Mısır yetiştiren bir çiftçinin yetiştirdiği mısırlar, her yıl en kaliteli mısır ödülünü alırmış. Çiftçi, ödül aldığı mısırların tohumlarını da ekmeleri için komşularına dağıtırmış.
Bunu öğrenen bir gazeteci röportaj yapmak için çiftliğe gelmiş ve çiftçiye sormuş:
– Her yıl sizinle aynı yarışmaya giren komşularınıza, kaliteli tohumlarınızdan vermeyi nasıl göze alabiliyorsunuz?
Çiftçi cevap vermiş:
– Yoksa bilmiyor musunuz? Rüzgar, olgunlaşan mısırlardan polenleri alır ve tarlalara dağıtır. Eğer komşularım kalitesiz mısır ekip yetiştirirse çapraz tozlaşma sonucu ürettiğim mısırın kalitesi her geçen yıl düşer. Eğer kaliteli mısır yetiştirmek istiyorsam, komşularıma da kaliteli mısır yetiştirmeleri için yardım etmeliyim.

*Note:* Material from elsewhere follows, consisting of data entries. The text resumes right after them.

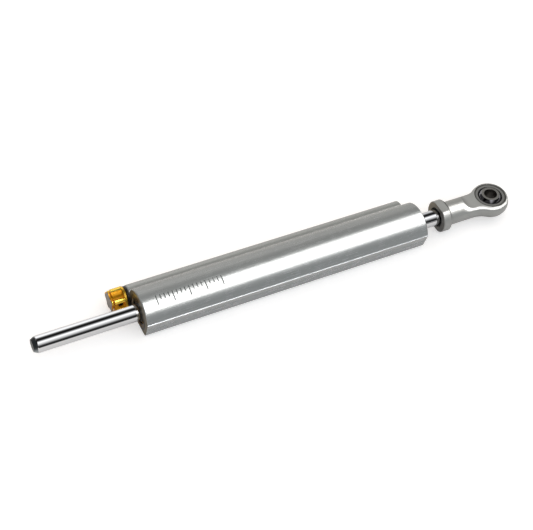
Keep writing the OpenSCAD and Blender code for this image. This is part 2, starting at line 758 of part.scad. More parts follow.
module valve_seat() {
    mouth = 0.8;
    floor_r = seat_ring_r - seat_ring_d / 2 - fit_gap;
    color([0.78, 0.62, 0.30]) at_adjuster() turned([[orifice_d / 2 + mouth, seat_x],
        [side_bore_r - fit_gap, seat_x], [side_bore_r - fit_gap, seat_ring_x - 0.65],
        [floor_r, seat_ring_x - 0.65], [floor_r, seat_ring_x + 0.65],
        [side_bore_r - fit_gap, seat_ring_x + 0.65], [side_bore_r - fit_gap, seat_end],
        [orifice_d / 2, seat_end], [orifice_d / 2, seat_x + mouth]]);
}
module seat_ring_seal() {
    color([0.05, 0.05, 0.06]) at_adjuster() ring_seal(seat_ring_r, seat_ring_d, seat_ring_x);
}

// Points of a coil's centre line about X
function coil_point(r, x0, x1, turns, t) = [x0 + (x1 - x0) * t, r * cos(360 * turns * t), r * sin(360 * turns * t)];
// A coil spring as one tube with six sides
module coil(r, wire, x0, x1, turns) {
    sides = 6;
    steps = 10 * turns;
    w = wire / 2;
    points = [for (i = [0:steps]) for (j = [0:sides - 1])
        let (t = i / steps, a = 360 * turns * t, b = 360 * j / sides, q = r + w * cos(b))
        [x0 + w + (x1 - x0 - wire) * t + w * sin(b), q * cos(a), q * sin(a)]];
    side_faces = [for (i = [0:steps - 1]) for (j = [0:sides - 1])
        let (k = (j + 1) % sides, a = i * sides, b = (i + 1) * sides)
        for (face = [[a + j, b + j, b + k], [a + j, b + k, a + k]]) face];
    start_face = [for (j = [1:sides - 2]) [0, j, j + 1]];
    last = steps * sides;
    end_face = [for (j = [1:sides - 2]) [last, last + j + 1, last + j]];
    polyhedron(points, concat(side_faces, start_face, end_face));
}
module compensator_piston() {
    floor_r = comp_ring_r - comp_ring_d / 2 - fit_gap;
    mid = comp_x + comp_len / 2;
    color([0.66, 0.66, 0.68]) at_reservoir() difference() {
        turned([[0, comp_x], [comp_r, comp_x], [comp_r, mid - 0.65], [floor_r, mid - 0.65],
            [floor_r, mid + 0.65], [comp_r, mid + 0.65], [comp_r, comp_x + comp_len], [0, comp_x + comp_len]]);
        rod_x(1.6, comp_x + comp_len - 2, comp_x + comp_len + over);
    }
}
module compensator_ring_seal() {
    color([0.05, 0.05, 0.06]) at_reservoir() ring_seal(comp_ring_r - 0.02, comp_ring_d, comp_x + comp_len / 2);
}
module compensator_spring() {
    color([0.55, 0.55, 0.58]) at_reservoir()
        coil(side_bore_r - comp_wire_d / 2 - 0.4, comp_wire_d, spring_x, spring_x + comp_spring_len, comp_coils);
}
module reservoir_plug() {
    floor_r = plug_ring_r - plug_ring_d / 2 - fit_gap;
    nose_r = side_bore_r - fit_gap;
    mid = (plug_seat + plug_nose) / 2;
    color([0.40, 0.40, 0.42]) at_reservoir() difference() {
        turned([[0, plug_x], [plug_r - 0.4, plug_x], [plug_r, plug_x + 0.4], [plug_r, plug_seat],
            [nose_r, plug_seat], [nose_r, mid - 0.6], [floor_r, mid - 0.6], [floor_r, mid + 0.6],
            [nose_r, mid + 0.6], [nose_r, plug_nose], [0, plug_nose]]);
        rod_x(socket_flats / 2 / cos(30), plug_x - over, plug_x + 3, $fn = 6);
    }
}
module plug_ring_seal() {
    color([0.05, 0.05, 0.06]) at_reservoir() ring_seal(plug_ring_r, plug_ring_d, (plug_seat + plug_nose) / 2);
}

damper_body();
seal_head_adjuster_end();
seal_head_rod_end();
wiper_adjuster_end();
wiper_rod_end();
rod_seal_adjuster_end();
rod_seal_rod_end();
rod_bush_adjuster_end();
rod_bush_rod_end();
head_ring_seal_adjuster_end();
head_ring_seal_rod_end();
head_snap_ring_adjuster_end();
head_snap_ring_rod_end();
stop_sleeve_adjuster_end();
stop_sleeve_rod_end();
port_plugs();
piston();
piston_band();
piston_band_expander();
piston_bore_ring_seal();
piston_rod();
piston_snap_rings();
rod_end_housing();
rod_end_race();
rod_end_liner();
rod_end_ball();
adjuster_gland();
gland_ring_seal();
adjuster_spindle();
spindle_ring_seal();
spindle_snap_ring();
adjuster_knob();
knob_grub_screw();
click_ball();
click_spring();
needle_valve();
needle_key_pins();
valve_seat();
seat_ring_seal();
compensator_piston();
compensator_ring_seal();
compensator_spring();
reservoir_plug();
plug_ring_seal();
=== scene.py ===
# %% [markdown]
# A motorcycle's steering damper: a satin aluminium cylinder with a chromed rod
# right through it, a side tube with a gold click adjuster, and a spherical rod
# end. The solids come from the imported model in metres, so this lesson gives them
# their finishes, the studio and the camera. The frame is loaded first, because
# every piece is placed and named by it.

# %% Load the frame
import math
import bmesh
import bpy
from mathutils import Matrix, Vector


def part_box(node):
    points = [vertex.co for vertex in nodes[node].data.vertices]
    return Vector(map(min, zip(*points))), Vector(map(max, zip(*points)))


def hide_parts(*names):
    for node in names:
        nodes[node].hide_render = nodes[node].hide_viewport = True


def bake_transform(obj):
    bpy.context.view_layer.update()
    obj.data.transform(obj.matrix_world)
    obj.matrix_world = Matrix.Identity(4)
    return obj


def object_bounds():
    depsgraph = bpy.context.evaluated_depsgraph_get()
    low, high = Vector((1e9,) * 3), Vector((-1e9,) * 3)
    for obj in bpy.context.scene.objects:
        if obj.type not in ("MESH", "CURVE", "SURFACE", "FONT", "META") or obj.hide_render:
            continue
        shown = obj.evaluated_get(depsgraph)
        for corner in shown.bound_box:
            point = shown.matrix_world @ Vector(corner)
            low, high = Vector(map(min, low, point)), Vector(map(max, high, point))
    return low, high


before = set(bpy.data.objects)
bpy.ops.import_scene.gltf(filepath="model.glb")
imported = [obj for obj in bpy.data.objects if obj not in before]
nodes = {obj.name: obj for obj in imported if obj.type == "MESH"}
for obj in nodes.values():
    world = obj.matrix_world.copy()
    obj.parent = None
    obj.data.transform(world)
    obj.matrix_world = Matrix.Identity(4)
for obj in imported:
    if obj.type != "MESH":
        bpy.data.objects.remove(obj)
cad_low, cad_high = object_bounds()
print("solids:", len(nodes), "box in mm:", [round(v * 1000, 1) for v in cad_high - cad_low])

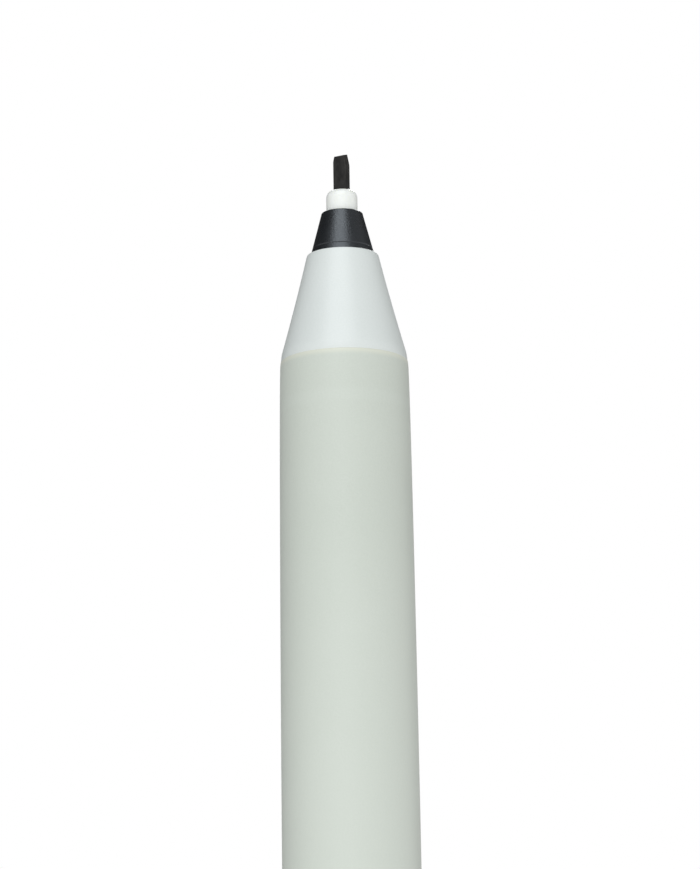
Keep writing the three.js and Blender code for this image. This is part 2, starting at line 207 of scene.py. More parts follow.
def turned_about_z(bm, angle):
    """Turns a bmesh round the axis, by an angle in radians."""
    bmesh.ops.rotate(bm, cent=(0, 0, 0), matrix=Matrix.Rotation(angle, 3, "Z"), verts=bm.verts)
    return bm


def soften(piece, name, width, angle):
    """Rounds the edges that are sharper than the angle, in degrees, over a width in millimetres."""
    bevel = piece.modifiers.new(name, "BEVEL")
    bevel.width = width * MM
    bevel.segments = 3
    bevel.limit_method = "ANGLE"
    bevel.angle_limit = math.radians(angle)
    bevel.harden_normals = True


# ---- The marker's pieces -----------------------------------------------------------------------------------

NIB_WIDTH = 1.3
NIB_THICKNESS = 0.7
NIB_TURN = math.radians(-32)
NIB_END_SLOPE = math.radians(18)
NIB_EDGE = 0.07  # radius of the slab's long edges
NIB_CORNERS = ((1, 0.25, 1.15), (-1, 0.2, 0.79))  # the dressed corners: side, width and length
COLLAR_BASE = 2.78
COLLAR_TOP = 1.77
COLLAR_STEM_GAP = 0.24
CONE_TOP = 3.1
CONE_HOLLOW = 0.048  # how much the flank curves in, halfway up
HOLDER_RADIUS = HOLDER_HIGH.x
HOLDER_FLAT = 0.9
HOLDER_SHOULDER = 0.64
HOLDER_STEM = 1.2
FILM_THICKNESS = 0.15


def make_barrel():
    chamfer = 0.13  # at the back end
    rim = 0.06  # radius of the front edge
    back = BARREL_LOW.z
    lead = FRONT_Z - 4  # from here on the stations are closer together
    seam_radius = shoulder_point(SEAM_SLOPE)[0]
    profile = [
        (BORE, back),
        (barrel_radius(back) - chamfer, back),
        *[(barrel_radius(z), z) for z in stations(back + chamfer, lead, 54)],
        *[(barrel_radius(z), z) for z in stations(lead + 0.4, FRONT_Z - SHOULDER_START, 9)],
        shoulder_point(SEAM_SLOPE / 3),
        *arc((seam_radius - rim, FRONT_Z - rim), (rim, rim), 3, 90, 8),
        (BORE, FRONT_Z),
    ]
    return turned("barrel_tube", profile)


def cone_flank(share):
    """A point on the cone's flank, by its share of the way up."""
    foot, foot_z = shoulder_point(SHOULDER_SLOPE)
    radius = foot + (CONE_TOP - foot) * share - 4 * CONE_HOLLOW * share * (1 - share)
    return radius, foot_z + (CONE_TOP_Z - foot_z) * share


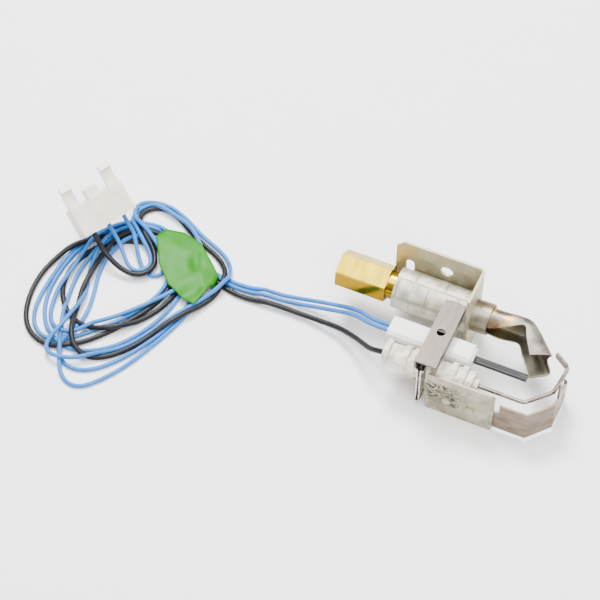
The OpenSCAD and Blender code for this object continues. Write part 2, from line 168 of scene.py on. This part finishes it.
def smooth(points):
    """A smooth curve through the points, with a point about every STEP."""
    p = np.array([tuple(q) for q in points], float)
    p = np.vstack([2 * p[0] - p[1], p, 2 * p[-1] - p[-2]])
    out = [catmull_rom(a, b, c, d, t) for a, b, c, d in zip(p, p[1:], p[2:], p[3:])
           for t in np.linspace(0, 1, 24, endpoint=False)]
    out = np.array(out + [p[-2]])
    run = np.concatenate([[0], np.cumsum(np.linalg.norm(np.diff(out, axis=0), axis=1))])
    marks = np.linspace(0, run[-1], max(2, round(run[-1] / STEP)))
    return np.stack([np.interp(marks, run, out[:, k]) for k in range(3)], 1)


def route(name):
    tail = [coil_point(u, v, z) for u, v, z in TAILS[name]]
    plug_end = [plug_point(x, PIN[name], 0) for x in (-9, -5, -1, 3)]
    return smooth(LEADS[name] + coil_points(name) + tail + plug_end)


# points at each end of a lead that stay where they are
HEAD_HELD, PLUG_HELD = 34, 7
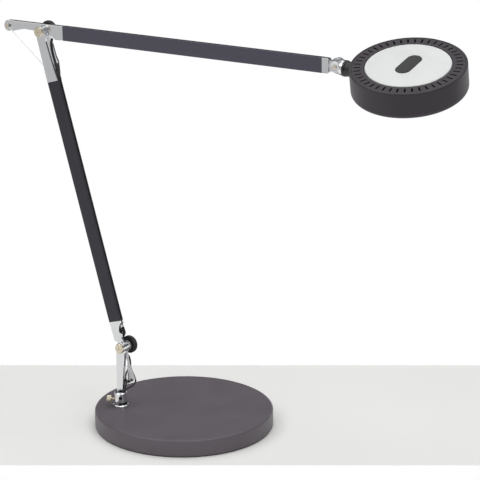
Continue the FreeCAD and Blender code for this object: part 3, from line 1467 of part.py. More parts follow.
# Two wires leave the sleeve and run into the collar: one beside the post, one round the fin's tip.
CABLE_END = size("spindle_top") + 0.9 - size("pivot_height")
cable("post_cables", [
    [
        SLEEVE_END + VECTOR(-1.0, 0, -0.35),
        VECTOR(2.8, 5.9, -30.5),
        VECTOR(2.6, 1.5, -35.5),
        VECTOR(2.8, 0.9, -41),
        VECTOR(4.1, 0.75, -46.4),
        VECTOR(3.9, -3.3, -54.0),
        VECTOR(3.5, -3.9, -57.4),
        VECTOR(0.98, -6.0, -59.2),
        VECTOR(0.98, -6.0, CABLE_END + 0.1),
    ],
    [
        SLEEVE_END + VECTOR(1.0, 0, -0.35),
        VECTOR(7.0, 7.7, -31),
        VECTOR(11.2, 7.3, -37.5),
        VECTOR(14.8, 6.6, -43.2),
        VECTOR(13.4, 1.6, -48.4),
        VECTOR(6.2, -2.4, -52.6),
        VECTOR(2.6, -5.6, -56.9),
        VECTOR(-0.98, -6.0, -58.9),
        VECTOR(-0.98, -6.0, CABLE_END + 0.1),
    ],
], wire_radius, POST_FRAME)

# Sleeve past the elbow hinge: out of the lever, down between the fork cheeks, to the arm's cable.
elbow_level = size("upper_plane")
cable("upper_sleeve", [[
    VECTOR(11.9, elbow_level, -8.6),
    VECTOR(10.4, elbow_level, -12.8),
    VECTOR(10.6, elbow_level + 0.2, -19),
    VECTOR(13.4, elbow_level - 0.6, -28),
    leaned(6.2, elbow_level - 1.6, -40),
    leaned(slot_x + 0.2, 1.1, -49.6),
]], size("elbow_sleeve_radius"), (ELBOW_X, "arm_plane", ELBOW_Z, "0", "0", "0"))

upper_start, upper_stop = size("upper_start"), sheet_value(UPPER_STOP)
cable("upper_cable", [[
    VECTOR(upper_start - 10, elbow_level, slot_x),
    VECTOR(upper_stop + 5, elbow_level, slot_x),
]], wire_radius, UPPER_FRAME)

doc.recompute()
failed = [item.Name for item in doc.Objects if {"Invalid", "Error"} & set(item.State)]
for item in EXPORT:
    if item.Shape.isNull() or not item.Shape.isValid():
        failed.append(item.Label)
if failed:
    raise RuntimeError(f"failed: {sorted(set(failed))}")

os.makedirs("parts", exist_ok=True)
for item in EXPORT:
    item.Shape.exportStep(f"parts/{item.Label}.step")
    print(f"{item.Label}: {item.Shape.Volume:.1f} mm3 in {len(item.Shape.Solids)} solid(s)")
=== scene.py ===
import json
import math

import bmesh
import bpy
import numpy as np
from mathutils import Matrix, Vector


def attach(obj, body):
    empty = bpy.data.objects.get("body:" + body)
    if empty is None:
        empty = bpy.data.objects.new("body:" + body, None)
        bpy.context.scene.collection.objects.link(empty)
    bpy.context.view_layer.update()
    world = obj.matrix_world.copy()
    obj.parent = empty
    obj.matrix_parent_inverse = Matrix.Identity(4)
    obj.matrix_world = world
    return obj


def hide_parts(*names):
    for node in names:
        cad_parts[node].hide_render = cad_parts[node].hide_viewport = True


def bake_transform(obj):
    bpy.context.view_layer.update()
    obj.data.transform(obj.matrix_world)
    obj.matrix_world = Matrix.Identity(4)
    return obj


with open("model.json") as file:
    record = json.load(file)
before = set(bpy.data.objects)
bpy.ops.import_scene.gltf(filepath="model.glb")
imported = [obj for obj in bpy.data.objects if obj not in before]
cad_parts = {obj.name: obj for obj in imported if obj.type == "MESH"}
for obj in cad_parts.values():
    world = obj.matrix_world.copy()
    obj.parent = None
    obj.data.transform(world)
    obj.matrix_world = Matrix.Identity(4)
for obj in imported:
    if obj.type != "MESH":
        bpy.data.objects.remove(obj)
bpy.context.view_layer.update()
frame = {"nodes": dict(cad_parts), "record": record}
nodes = frame["nodes"]
MM = 0.001

# ---------------------------------------------------------------- the part's own sizes, in mm
LEAN = math.radians(16.7)
RISE = math.radians(1.0)
TILT = math.radians(3.7)
TWIST = math.radians(16.2)
LOWER_LENGTH = 398.0
UPPER_LENGTH = 413.3
SWIVEL = Vector((-66.4, -41.4, 0.0))
POST = Vector((-66.4, -35.4, 97.5))
ELBOW = POST + LOWER_LENGTH * Vector((-math.sin(LEAN), 0, math.cos(LEAN)))
TILT_HINGE = ELBOW + Vector((UPPER_LENGTH * math.cos(RISE), 4.45, UPPER_LENGTH * math.sin(RISE)))
NECK_REACH = 92.6
TAIL = Vector((-233.593, -35.7, 479.592))
GUIDE_DROP = 55.0
LOWER_STOP = 336.4
UPPER_START = 30.9
UPPER_STOP = 395.4
SLOT_CENTRE = 7.5
ELBOW_LEVEL = 4.45
THUMB_LEVEL = 30.8
THUMB_TURN = math.radians(204.2)
PEEP_LEVEL = 35.0
PEEP_TURN = math.radians(34)
PEEP_DEPTH = 6.85
WINDOW_TURN = math.radians(66)
LOWER_KNOB_LEVEL = 10.8
UPPER_KNOB_LEVEL = 11.2
FIN_FACE = 2.7
FIN_SCREWS = ((6.0, -44.8), (10.2, -42.1))
TILT_CAP_LEVEL = -5.15
BUTTON_HALF_WIDTH = 8.5
BUTTON_STRAIGHT = 12
BUTTON_OFFSET = 1
WIRE = 0.95
LOWER_SLEEVE = 2.15
UPPER_SLEEVE = 1.7
STRAND = 0.36
SPRING_FOOT = LOWER_STOP - 220
SPRING_TOP = LOWER_STOP - 70


def about(origin, pitch=0.0, roll=0.0, yaw=0.0):
    """From a piece's own frame, in mm, to the row frame, in metres."""
    turn = (
        Matrix.Rotation(yaw, 4, "Z")
        @ Matrix.Rotation(pitch, 4, "Y")
        @ Matrix.Rotation(roll, 4, "X")
    )
    return Matrix.Scale(MM, 4) @ Matrix.Translation(origin) @ turn


POST_FRAME = about(POST)
LOWER_FRAME = about(POST, -LEAN)
ELBOW_FRAME = about(ELBOW, -LEAN)
UPRIGHT_ELBOW = about(ELBOW)
UPPER_FRAME = about(ELBOW, -RISE)
NECK_FRAME = about(TILT_HINGE, TILT)
THUMB_FRAME = about(SWIVEL + Vector((0, 0, THUMB_LEVEL)), yaw=THUMB_TURN)
GUIDE = ELBOW + GUIDE_DROP * Vector((math.sin(LEAN), 0, -math.cos(LEAN)))
WIRE_FRAME = about(TAIL, math.atan2(TAIL.z - GUIDE.z, GUIDE.x - TAIL.x))
WIRE_LENGTH = math.hypot(TAIL.z - GUIDE.z, GUIDE.x - TAIL.x)
DRUM = TILT_HINGE + NECK_REACH * Vector((math.cos(TILT), 0, -math.sin(TILT)))
DRUM_FRAME = about(DRUM, TILT, TWIST)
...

Hayat da böyledir. Hayatlarımızı mutlu yaşamak istiyorsak etrafımızın da mutluluğuna katkı sağlamalıyız.
Proje yönetimi ve kültürü de böyledir. Ekipteki herkesi geliştirmeliyiz ki ekip başarılı olsun. Kurumdaki tüm proje yöneticileri birbirlerinin gelişimine katkı sağlamalı ki birbirini etkileyen projeler riske girmeden istenilen faydaları üreterek başarıyla hedeflerine ulaşsın ve kurum vizyonuna doğru ilerlemeyi sürdürsün.
Günümüzün liderleri birilerinin üzerine basarak değil; kendini, ekibini ve çevresini geliştirerek yüceliyor.
Proje kültüründe de hiçbirimiz kazanamayız, hepimiz birden kazanmadıkça.